BANANA RIVER LAGOON: Anglers are hoping that more sea grass will return to the shallow flats in this body of water again this spring. Last spring we had a minor resurgence of grasses due to the restricted use of lawn fertilizers and herbicides that destroy it. We also had Caulerpa (which looks sort of like grass, but is actually an algae) that helped to stabilize some of the sediments that are usually stirred up by our late March and April winds. This led to some good springtime fishing for trout, black drum and redfish on the flats. The return of baitfish like glass minnows, pinfish, pigfish and fingerling mullet was notable, mainly because these small fish could use this vegetation for protection from predators. Crustaceans like shrimp and crabs benefited too. So, its vitally important that each and every one of us refrain from applying lawn fertilizers (a.k.a. Lagoon Poison) to our yards this spring in an effort to help save and continue the improvement of the Banana River Lagoon.
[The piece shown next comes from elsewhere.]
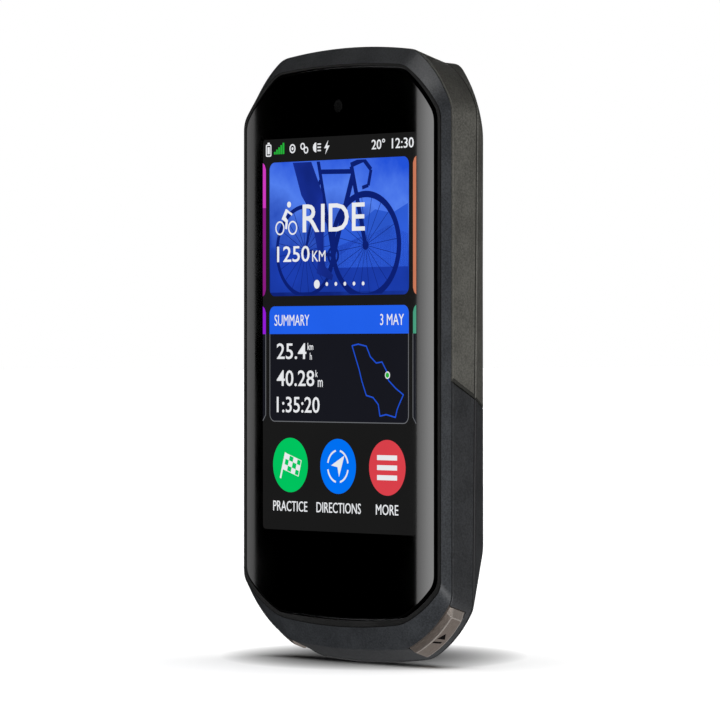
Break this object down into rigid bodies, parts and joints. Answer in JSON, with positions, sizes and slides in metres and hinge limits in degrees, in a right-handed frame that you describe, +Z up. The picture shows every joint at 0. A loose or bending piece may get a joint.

I am asking people to take the money that they were going to spend on poisoning their lagoon waters with lawn fertilizers, and reinvest it into our lagoons by donating those funds to the Indian River Lagoon Clam Restoration Project (you can find more info at https://www.indianriverclamrestorationproject.org/support). This is a direct way that everyone can help to help clean up our lagoon waters. To date, this project has placed more than 25 million hatchery-raised clams back into the Banana and Indian River Lagoons. These clams are the internal filters that help to clean the nitrogen and other pollutants out of these waters that we love so much.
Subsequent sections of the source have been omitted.